By Brian RhodesiBerkshires Staff

ADAMS, Mass. — Construction of the new shed at Valley Street Field may be delayed due to a lack of funding. 


Mike Benson of the Adams/Cheshire Little League attended Monday's Parks Commission meeting and said the league is still working on obtaining funds for the shed. The town appropriated $3,000 for the shed as part of the fiscal 2023 budget and asked the league to match. 


"I've done a ton of fundraising this year to try to keep the costs low for the kids," Benson said, noting he could probably contribute about half of the $3,000 needed right now.


The league, Benson said, is in the process of ordering a new scoreboard for the field, one similar to the one recently installed at Russell Field. He said financing the scoreboard came first, as it was in the works before planning for the new shed began. 


"We had started the scoreboard thing before we heard anything about the shed," he said. "... We haven't asked the town for anything to do to help with the scoreboard. We're doing it all on our own, it's $3,500." 


Mark Pizani, an equipment operator at DPW, said they would likely be able to get more time out of the old shed if the league needs more time for funding. Benson said he would happily work with the town to clean the shed. 


"We can work it out with what we have. If we need another year out of it, it's really not a big deal," Pizani said. "That's my personal feeling. It would have been nice to have." 


Commission Chair James Fassell agreed the current shed can keep being used and said the group will revisit the issue in the future. 


"I just want to make sure it's for the good of the league and for the good of Adams," he said. 

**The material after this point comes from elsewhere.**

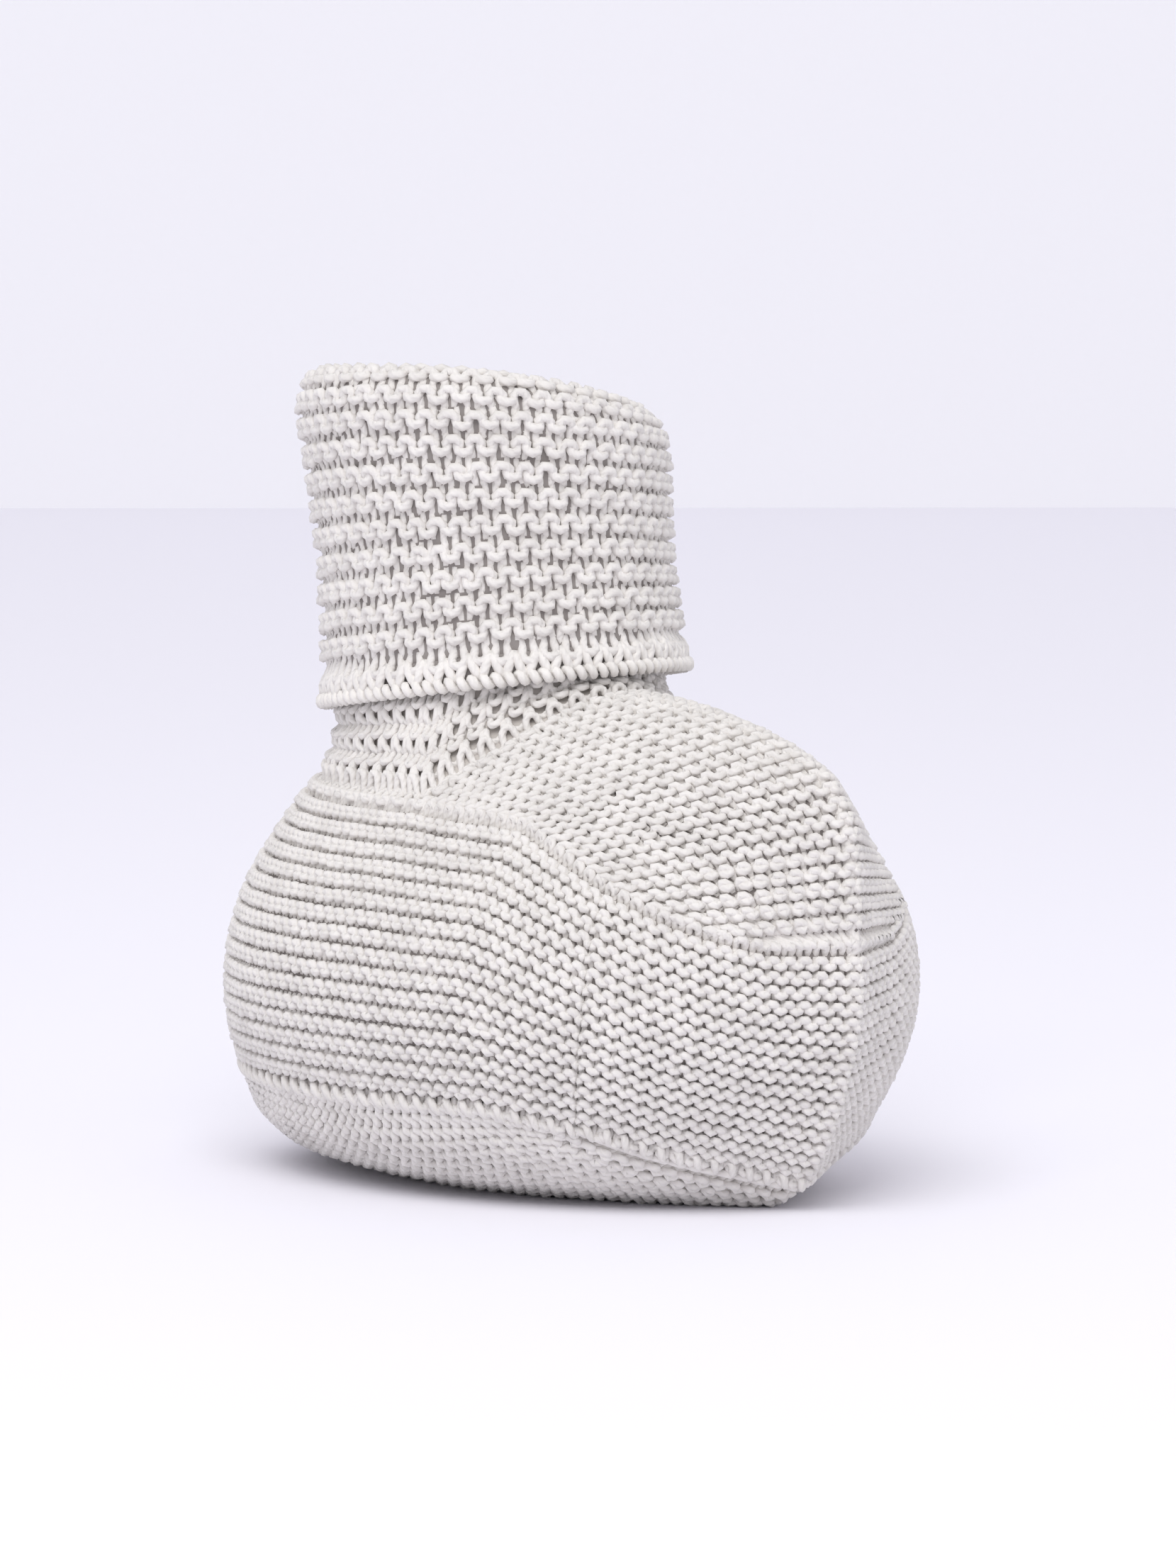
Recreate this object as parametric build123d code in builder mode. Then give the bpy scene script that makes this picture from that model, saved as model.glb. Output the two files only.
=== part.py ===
"""A knitted baby bootie: a foot, an ankle band, a leg tube and a cuff turned down over the leg.

Frame: +X towards the toe, +Y to the wearer's left, +Z up.
The origin is on the ground under the middle of the foot.
The foot is a sole, a side wall and an instep flap, knitted panels of one thickness joined with lines of yarn.
The leg leans back a little, and the cuff hangs from a fold that lies on the leg's top edge.
"""

import math
import os

from build123d import *

os.makedirs("parts", exist_ok=True)

# Driving dimensions, in millimetres and degrees
FABRIC = 2.0  # thickness of one layer of garter stitch
GAP = 0.4  # clearance between the leg and the cuff that slides on it
YARN_PROUD = 0.4  # how far a line of joining yarn stands out of the fabric
YARN_SUNK = 0.6  # how far it is sunk in the fabric
YARN_WIDTH = 1.2

LEG_X = -15.2  # centre of the ankle
LEG_LEAN = 6.0  # the leg leans this far back from upright
LEG_RADIUS = 18.4  # outside of the leg tube
LEG_BASE = Plane(
    origin=(LEG_X, 0, 50.0),
    x_dir=(math.cos(math.radians(LEG_LEAN)), 0, math.sin(math.radians(LEG_LEAN))),
    z_dir=(-math.sin(math.radians(LEG_LEAN)), 0, math.cos(math.radians(LEG_LEAN))),
)
# Distances along the leg's axis, from LEG_BASE
BAND_FOOT = -10.0  # where the ankle band's cone starts, inside the foot
BAND_END = 4.6
LEG_START = 5.0
HEM_START = 3.2
EDGE_HEIGHT = 2.4  # the cast-off edge along the cuff's hem
LONG = 60.0  # past the rim, for tubes that the rim's plane then cuts

RIM_Z = 86.5  # top of the fold, level
CUFF_RADIUS = LEG_RADIUS + GAP + FABRIC
MOUTH_RADIUS = LEG_RADIUS - FABRIC
BIG = 80.0  # half size of the solids that only cut

SOLE_EDGE_Z = 9.6  # the sole's edge is level, and runs down at the toe
SOLE_EDGE_TOE_Z = 2.2
WALL_TOP_Z = 42.5  # the wall's top edge round the back of the ankle
BAND_CORNER_X = -1.5  # where the wall, the flap and the ankle band meet
FLAP_LINE = ((BAND_CORNER_X, WALL_TOP_Z), (12.5, 41.5), (22.0, 37.2), (33.0, 32.3), (40.0, 29.3), (BIG, 28.0))
FLAP_BACK = ((6.0, 54.5), (6.0, 95.0))  # the flap's edge over the front of the ankle

OUTLINE_POINTS = 24
HEEL_ROUNDNESS = 2.15  # exponent of the outline behind its widest point, where 2 is an ellipse
# Outlines of the foot, one a row: height, back, front, widest at, half width, exponent in front.
# An exponent near 1 in front gives the toe its keel.
OUTLINES = (
    (0.0, -36.5, 33.5, -3.5, 20.0, 1.6),
    (1.8, -40.5, 35.5, -3.5, 23.0, 1.7),
    (5.0, -43.5, 38.5, -4.5, 27.0, 1.8),
    (10.0, -45.1, 41.5, -5.5, 29.6, 1.9),
    (22.0, -45.5, 45.5, -7.5, 32.0, 2.0),
    (32.0, -43.8, 45.0, -6.5, 29.5, 1.9),
    (38.5, -40.3, 44.0, -6.5, 25.5, 1.65),
    (44.0, -35.5, 42.0, -5.5, 21.5, 1.4),
    (48.0, -26.5, 37.0, -4.0, 16.0, 1.35),
    (51.3, -18.0, 27.0, -1.5, 10.5, 1.4),
    (53.2, -12.0, 17.0, 0.0, 6.0, 1.6),
    (54.0, -6.5, 9.0, 1.0, 2.8, 2.0),
)


def outline_points(back, front, widest, half_width, roundness, inset):
    """Points of |x / a|^n + |y / b|^n = 1, with its own a and n on each side of the widest point, from the toe."""
    points = []
    for i in range(OUTLINE_POINTS):
        c = math.cos(2 * math.pi * i / OUTLINE_POINTS)
        s = math.sin(2 * math.pi * i / OUTLINE_POINTS)
        n = roundness if c > 0 else HEEL_ROUNDNESS
        length = front - widest if c > 0 else widest - back
        x = math.copysign(abs(c) ** (2 / n), c)
        y = math.copysign(abs(s) ** (2 / n), s)
        points.append((widest + (length - inset) * x, (half_width - inset) * y))
    return points


def foot_volume(inset):
    """The foot as one closed volume, moved inwards by inset, and never below the ground."""
    floor = max(inset, 0)
    top = OUTLINES[-1][0] - inset
    with BuildPart() as volume:
        for height, *outline in OUTLINES:
            z = floor + (top - floor) * height / OUTLINES[-1][0]
            with BuildSketch(Plane.XY.offset(z)):
                with BuildLine():
                    Spline(*outline_points(*outline, inset), periodic=True)
                make_face()
        loft()
    return volume.part


def ankle_cone(inset):
    """The solid inside the ankle band: wide where it stands in the foot, then as wide as the leg."""
    start = (23.4 - inset, BAND_FOOT)
    middle = (19.8 - inset, BAND_FOOT / 2)
    waist = (LEG_RADIUS - inset, 0)
    with BuildPart() as cone:
        with BuildSketch(Plane(LEG_BASE.origin, LEG_BASE.x_dir, -LEG_BASE.y_dir)):
            with BuildLine():
                Spline(start, middle, waist)
                Polyline(waist, (LEG_RADIUS - inset, LONG), (0, LONG), (0, BAND_FOOT), start)
            make_face()
        revolve(axis=Axis(LEG_BASE.origin, LEG_BASE.z_dir))
    return cone.part


def leg_cylinder(radius, start, end):
    """A cylinder on the leg's axis, from start to end along it."""
    with BuildPart() as cylinder:
        with BuildSketch(LEG_BASE.offset(start)):
            Circle(radius)
        extrude(amount=end - start)
    return cylinder.part


def side_slab(points, half_width=BIG):
    """A solid whose side view, in X and Z, is the polygon of points."""
    with BuildPart() as slab:
        with BuildSketch(Plane.XZ):
            with BuildLine():
                Polyline(*points, close=True)
            make_face()
        extrude(amount=half_width, both=True)
    return slab.part


def level_slab(low, high):
    """Everything between two heights."""
    return side_slab(((-BIG, low), (BIG, low), (BIG, high), (-BIG, high)))


def band_line(line, half_height):
    """The strip within half_height above and below a line in side view."""
    above = [(x, z + half_height) for x, z in line]
    below = [(x, z - half_height) for x, z in reversed(line)]
    return side_slab(above + below)


def half_space(side):
    """Everything on one side of the foot: side is 1 for the wearer's left, -1 for the right."""
    with BuildPart() as half:
        with Locations((0, side * BIG, 0)):
            Box(4 * BIG, 2 * BIG, 4 * BIG)
    return half.part


def back_strip(half_width):
    """Everything behind the leg's axis within half_width of the middle plane."""
    with BuildPart() as strip:
        with Locations((LEG_X - BIG, 0, 0)):
            Box(2 * BIG, 2 * half_width, 4 * BIG)
    return strip.part


def keep(node, label):
    """Name a finished piece and write its file."""
    node.part.label = label
    export_step(node.part, f"parts/{label}.step")


# Regions that divide the knitted skin of the foot into its panels
SOLE_TOE = ((14.0, SOLE_EDGE_Z), (25.0, 7.8), (32.0, 4.4), (36.0, SOLE_EDGE_TOE_Z))
SOLE_LINE = ((-BIG, SOLE_EDGE_Z), *SOLE_TOE, (BIG, SOLE_EDGE_TOE_Z))
sole_region = side_slab(((-BIG, -5), (BIG, -5), *reversed(SOLE_LINE)))
flap_region = side_slab((*FLAP_LINE, (BIG, FLAP_BACK[1][1]), *reversed(FLAP_BACK)))
band_region = side_slab(((-BIG, WALL_TOP_Z), FLAP_LINE[0], *FLAP_BACK, (-BIG, 95.0)))

# The foot's skin
with BuildPart() as foot_skin:
    add(foot_volume(0))
    add(foot_volume(FABRIC), mode=Mode.SUBTRACT)

with BuildPart() as yarn_skin:
    add(foot_volume(-YARN_PROUD))
    add(foot_volume(YARN_SUNK), mode=Mode.SUBTRACT)

inside_ankle = ankle_cone(FABRIC)

# Sole
with BuildPart() as sole_panel:
    add(foot_skin.part)
    add(sole_region, mode=Mode.INTERSECT)
keep(sole_panel, "sole_panel")

# Side wall, one strip round the heel, both sides and the toe
with BuildPart() as side_wall:
    add(foot_skin.part)
    add(sole_region, mode=Mode.SUBTRACT)
    add(flap_region, mode=Mode.SUBTRACT)
    add(band_region, mode=Mode.SUBTRACT)
    add(inside_ankle, mode=Mode.SUBTRACT)
keep(side_wall, "side_wall")

# Instep flap, over the top of the foot
with BuildPart() as instep_flap:
    add(foot_skin.part)
    add(flap_region, mode=Mode.INTERSECT)
    add(leg_cylinder(LEG_RADIUS, BAND_FOOT, LONG), mode=Mode.SUBTRACT)
keep(instep_flap, "instep_flap")

# Ankle band with its rows of eyelets, from the foot up to the leg
with BuildPart() as ankle_band:
    add(ankle_cone(0))
    add(inside_ankle, mode=Mode.SUBTRACT)
    add(band_region, mode=Mode.INTERSECT)
    add(leg_cylinder(BIG, BAND_END, LONG + 1), mode=Mode.SUBTRACT)
keep(ankle_band, "ankle_band")

# Leg tube, under the cuff
with BuildPart() as leg_tube:
    add(leg_cylinder(LEG_RADIUS, LEG_START, LONG))
    add(leg_cylinder(MOUTH_RADIUS, LEG_START - 1, LONG + 1), mode=Mode.SUBTRACT)
    add(level_slab(-5, RIM_Z - FABRIC - GAP), mode=Mode.INTERSECT)
keep(leg_tube, "leg_tube")

# Cuff: the turned-down layer and the fold over the leg's top edge
with BuildPart() as room_for_leg:
    add(leg_cylinder(LEG_RADIUS + GAP, HEM_START, LONG))
    add(level_slab(-5, RIM_Z - FABRIC), mode=Mode.INTERSECT)

with BuildPart() as cuff:
    add(leg_cylinder(CUFF_RADIUS, HEM_START + EDGE_HEIGHT, LONG))
    add(level_slab(-5, RIM_Z), mode=Mode.INTERSECT)
    add(room_for_leg.part, mode=Mode.SUBTRACT)
    add(leg_cylinder(MOUTH_RADIUS, HEM_START, LONG + 1), mode=Mode.SUBTRACT)
keep(cuff, "cuff")

# Cast-off edge, a plait of yarn along the cuff's hem
with BuildPart() as cuff_edge:
    add(leg_cylinder(CUFF_RADIUS + YARN_PROUD, HEM_START, HEM_START + EDGE_HEIGHT))
    add(leg_cylinder(LEG_RADIUS + GAP, HEM_START - 1, HEM_START + EDGE_HEIGHT + 1), mode=Mode.SUBTRACT)
keep(cuff_edge, "cuff_edge")

# Line of yarn that joins the sole to the wall
with BuildPart() as sole_join_yarn:
    add(yarn_skin.part)
    add(band_line(SOLE_LINE, YARN_WIDTH / 2), mode=Mode.INTERSECT)
keep(sole_join_yarn, "sole_join_yarn")

# Lines of yarn that join the flap to the wall, one each side of the toe's keel
for side, label in ((1, "flap_join_yarn_left"), (-1, "flap_join_yarn_right")):
    with BuildPart() as flap_join_yarn:
        add(yarn_skin.part)
        add(band_line(FLAP_LINE, YARN_WIDTH / 2), mode=Mode.INTERSECT)
        add(half_space(side), mode=Mode.INTERSECT)
        add(leg_cylinder(LEG_RADIUS + FABRIC, BAND_FOOT, LONG), mode=Mode.SUBTRACT)
    keep(flap_join_yarn, label)

# Line of yarn that closes the wall's two ends at the heel
with BuildPart() as heel_seam_yarn:
    add(yarn_skin.part)
    add(back_strip(YARN_WIDTH / 2), mode=Mode.INTERSECT)
    add(level_slab(SOLE_EDGE_Z + YARN_WIDTH, WALL_TOP_Z - YARN_WIDTH), mode=Mode.INTERSECT)
keep(heel_seam_yarn, "heel_seam_yarn")

# Line of yarn inside the leg's lower edge, where the leg is joined to the ankle band
with BuildPart() as ankle_join_yarn:
    add(leg_cylinder(MOUTH_RADIUS + YARN_SUNK, LEG_START, LEG_START + YARN_WIDTH))
    add(leg_cylinder(MOUTH_RADIUS - YARN_PROUD, LEG_START - 1, LONG), mode=Mode.SUBTRACT)
keep(ankle_join_yarn, "ankle_join_yarn")

# Line of yarn that closes the leg tube, on its inside at the back
with BuildPart() as leg_seam_yarn:
    add(leg_cylinder(MOUTH_RADIUS + YARN_SUNK, LEG_START + 2 * YARN_WIDTH, LONG))
    add(leg_cylinder(MOUTH_RADIUS - YARN_PROUD, LEG_START, LONG + 1), mode=Mode.SUBTRACT)
    add(back_strip(YARN_WIDTH / 2), mode=Mode.INTERSECT)
    add(level_slab(-5, RIM_Z - 2 * FABRIC), mode=Mode.INTERSECT)
keep(leg_seam_yarn, "leg_seam_yarn")

# Line of yarn that closes the cuff at the back
with BuildPart() as cuff_seam_yarn:
    add(leg_cylinder(CUFF_RADIUS + YARN_PROUD, HEM_START + EDGE_HEIGHT + YARN_WIDTH, LONG))
    add(leg_cylinder(CUFF_RADIUS - YARN_SUNK, HEM_START, LONG + 1), mode=Mode.SUBTRACT)
    add(back_strip(YARN_WIDTH / 2), mode=Mode.INTERSECT)
    add(level_slab(-5, RIM_Z - FABRIC), mode=Mode.INTERSECT)
keep(cuff_seam_yarn, "cuff_seam_yarn")
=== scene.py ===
"""A knitted baby bootie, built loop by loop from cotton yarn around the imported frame.

Every panel is knitted: each row is one strand of yarn laid along a surface, stitch after stitch, and the
rows hook into each other as they do in garter stitch. Lengths inside the classes are in millimetres, in the
frame's own axes (+X towards the toe, +Y to the wearer's left, +Z up), and become metres in the mesh.
"""

import logging
import math
from dataclasses import dataclass, field
from enum import Enum
from typing import Any, Callable, Dict, List, Sequence, Tuple

import bpy
import numpy as np
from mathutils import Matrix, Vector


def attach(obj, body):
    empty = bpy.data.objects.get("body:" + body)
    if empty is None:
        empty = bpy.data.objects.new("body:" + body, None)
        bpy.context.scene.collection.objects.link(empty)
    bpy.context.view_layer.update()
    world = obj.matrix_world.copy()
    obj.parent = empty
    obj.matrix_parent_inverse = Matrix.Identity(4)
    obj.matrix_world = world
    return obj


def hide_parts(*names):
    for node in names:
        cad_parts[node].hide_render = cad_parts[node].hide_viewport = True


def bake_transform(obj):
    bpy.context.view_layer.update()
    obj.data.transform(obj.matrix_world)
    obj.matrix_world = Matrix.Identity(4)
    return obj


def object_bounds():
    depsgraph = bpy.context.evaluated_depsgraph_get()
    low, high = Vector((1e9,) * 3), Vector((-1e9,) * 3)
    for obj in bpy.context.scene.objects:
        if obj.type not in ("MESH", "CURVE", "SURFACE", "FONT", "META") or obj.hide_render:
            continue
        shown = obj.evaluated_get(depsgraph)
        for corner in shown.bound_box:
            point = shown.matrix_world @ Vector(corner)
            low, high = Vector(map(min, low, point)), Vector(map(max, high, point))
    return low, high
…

In other business, Pizani updated the board on a berm near Russell Field, which the group was concerned could overflow onto the field. He said a significant amount of brush and debris was removed from the water since the last meeting, making an overflow less likely. 


"We cleaned that whole river out," he said. "We cleaned it out; it's in good shape. We took truckloads of debris and stuff out of the river."